■ **Task to complete**
Quote the material below exactly as written, from the first line to the line that holds "slot_row_middle = 205.0", endpoints included.

■ **Dataset content**
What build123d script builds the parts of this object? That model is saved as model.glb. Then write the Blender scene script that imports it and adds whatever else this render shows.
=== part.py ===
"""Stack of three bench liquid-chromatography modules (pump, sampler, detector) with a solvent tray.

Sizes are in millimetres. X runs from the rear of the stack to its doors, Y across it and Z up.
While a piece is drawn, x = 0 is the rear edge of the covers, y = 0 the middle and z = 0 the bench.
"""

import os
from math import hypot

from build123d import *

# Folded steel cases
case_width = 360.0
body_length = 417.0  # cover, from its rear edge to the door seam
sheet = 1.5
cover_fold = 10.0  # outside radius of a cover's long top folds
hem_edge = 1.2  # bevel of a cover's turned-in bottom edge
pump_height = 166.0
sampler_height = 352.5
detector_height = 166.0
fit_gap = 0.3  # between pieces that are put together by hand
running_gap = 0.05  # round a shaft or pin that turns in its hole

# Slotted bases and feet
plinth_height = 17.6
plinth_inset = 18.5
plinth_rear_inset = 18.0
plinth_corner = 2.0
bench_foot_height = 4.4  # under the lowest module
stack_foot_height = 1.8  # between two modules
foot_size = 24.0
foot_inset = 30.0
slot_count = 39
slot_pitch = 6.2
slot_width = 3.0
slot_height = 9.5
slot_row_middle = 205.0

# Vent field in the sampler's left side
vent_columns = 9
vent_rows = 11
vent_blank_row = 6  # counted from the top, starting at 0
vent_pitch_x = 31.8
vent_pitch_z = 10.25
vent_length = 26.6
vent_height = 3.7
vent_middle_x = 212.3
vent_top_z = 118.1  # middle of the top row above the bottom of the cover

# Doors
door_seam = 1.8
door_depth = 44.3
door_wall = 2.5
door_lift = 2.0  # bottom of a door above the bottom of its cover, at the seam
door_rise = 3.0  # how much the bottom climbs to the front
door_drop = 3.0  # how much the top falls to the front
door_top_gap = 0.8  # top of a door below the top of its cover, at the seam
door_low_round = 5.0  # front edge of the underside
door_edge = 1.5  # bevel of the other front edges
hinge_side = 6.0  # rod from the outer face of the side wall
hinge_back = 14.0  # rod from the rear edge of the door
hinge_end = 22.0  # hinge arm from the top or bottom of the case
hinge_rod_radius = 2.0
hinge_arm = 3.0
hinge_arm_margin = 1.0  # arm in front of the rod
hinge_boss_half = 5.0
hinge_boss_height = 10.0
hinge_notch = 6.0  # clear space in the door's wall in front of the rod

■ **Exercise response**
What build123d script builds the parts of this object? That model is saved as model.glb. Then write the Blender scene script that imports it and adds whatever else this render shows.
=== part.py ===
"""Stack of three bench liquid-chromatography modules (pump, sampler, detector) with a solvent tray.

Sizes are in millimetres. X runs from the rear of the stack to its doors, Y across it and Z up.
While a piece is drawn, x = 0 is the rear edge of the covers, y = 0 the middle and z = 0 the bench.
"""

import os
from math import hypot

from build123d import *

# Folded steel cases
case_width = 360.0
body_length = 417.0  # cover, from its rear edge to the door seam
sheet = 1.5
cover_fold = 10.0  # outside radius of a cover's long top folds
hem_edge = 1.2  # bevel of a cover's turned-in bottom edge
pump_height = 166.0
sampler_height = 352.5
detector_height = 166.0
fit_gap = 0.3  # between pieces that are put together by hand
running_gap = 0.05  # round a shaft or pin that turns in its hole

# Slotted bases and feet
plinth_height = 17.6
plinth_inset = 18.5
plinth_rear_inset = 18.0
plinth_corner = 2.0
bench_foot_height = 4.4  # under the lowest module
stack_foot_height = 1.8  # between two modules
foot_size = 24.0
foot_inset = 30.0
slot_count = 39
slot_pitch = 6.2
slot_width = 3.0
slot_height = 9.5
slot_row_middle = 205.0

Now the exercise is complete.